1\. Modify an existing hand coded parser like Narcissus: This would probably
have given us the fastest solution (both in time to create and also in running
time), but its probably obvious why we'd want to shy away from this: namely
we'd be right back to where we started with thousands of lines of very
difficult code. The lexer alone is 500 lines of finely tuned code that I would
never want to merge a patch into. On top of this we would have to track this
project and be careful when keeping up to date. As such we decided we really
wanted to go down the parser generator route and see if that was feasible.

2\. Why not use an existing non-PEG parser generator? My non-PEG parser choice
basically boiled down to Jison (although I tried a few others but Jison was
the fastest/most complete by far, its really quite well done). The reasoning
here was more qualitative: I am pretty convinced that LALR, LR, etc parsers
are simply never going to be accessible to most people. I still find them
somewhat obtuse and I think most people agree that PEGs are "easier" (with the
downside of purportedly also being "slower"). PEG's top down no-lexer nature
makes them very easy to grasp in my opinion and is the right direction in
terms of "ease-of-use". Also, the experimental features I wanted to add made a
lot more sense in the PEG world. So basically it came down to "if we can get
PEG fast enough, we'd definitely prefer that, if not its worth it to come back
to Jison and see if we can make any headway in the ease-of-use department".

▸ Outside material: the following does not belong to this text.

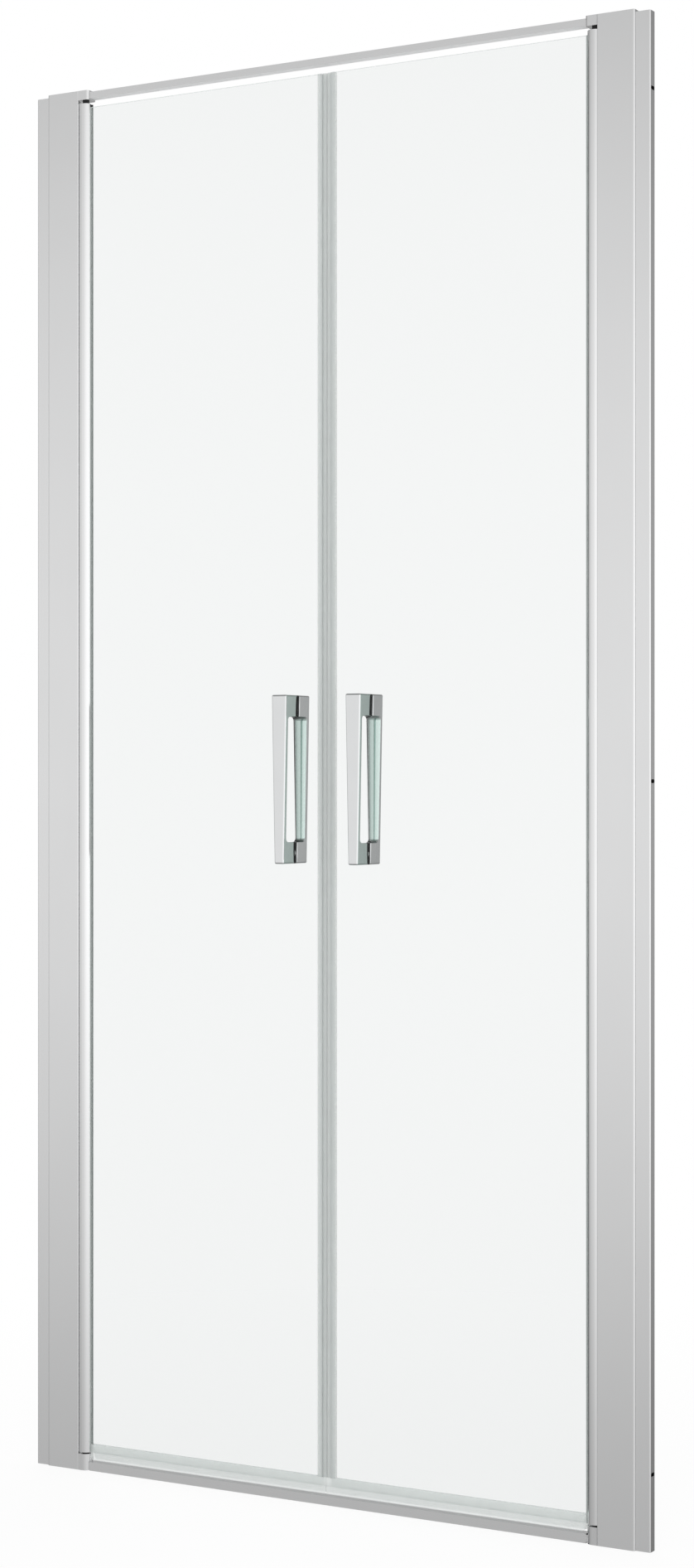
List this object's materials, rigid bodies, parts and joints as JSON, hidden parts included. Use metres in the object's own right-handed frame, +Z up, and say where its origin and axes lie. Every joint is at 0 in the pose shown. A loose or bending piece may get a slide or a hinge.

3\. So why not use PEG.js? Now we get into the problem of speed. When parsing
the entirety of jquery.js on my MacBook with PEG.js (~9000 lines of
uncompressed JavaScript) it takes roughly __90 seconds __, and the generated
parser is 15K lines long, or 614KB. On the other hand, language.js currently
takes __7 seconds __to parse all of jquery, and the parser is only 61KB big.
(BTW, if you're interested for comparison, it also takes Jison about __7
seconds __and the generated parser is around 250KB). On top of this
language.js has a lot of "philosophical" differences with PEG.js relating to
creating a very user-friendly experience, such as the super easy error support
that can never affect performance, and a stricter separation of syntactic and
semantic analysis, etc etc etc -- just suffice it to say different enough
where the optimal strategy was not to modify PEG.js itself.

So all in all, I'm really happy we made this choice. We have a PEG that is
very competitive in terms of speed with Jison, and has the experimental
features I was hoping for. language.js is by no means done of course, which is
why it hasn't been rolled into Cappuccino proper, but I think this far its
clear that it was the right decision for us.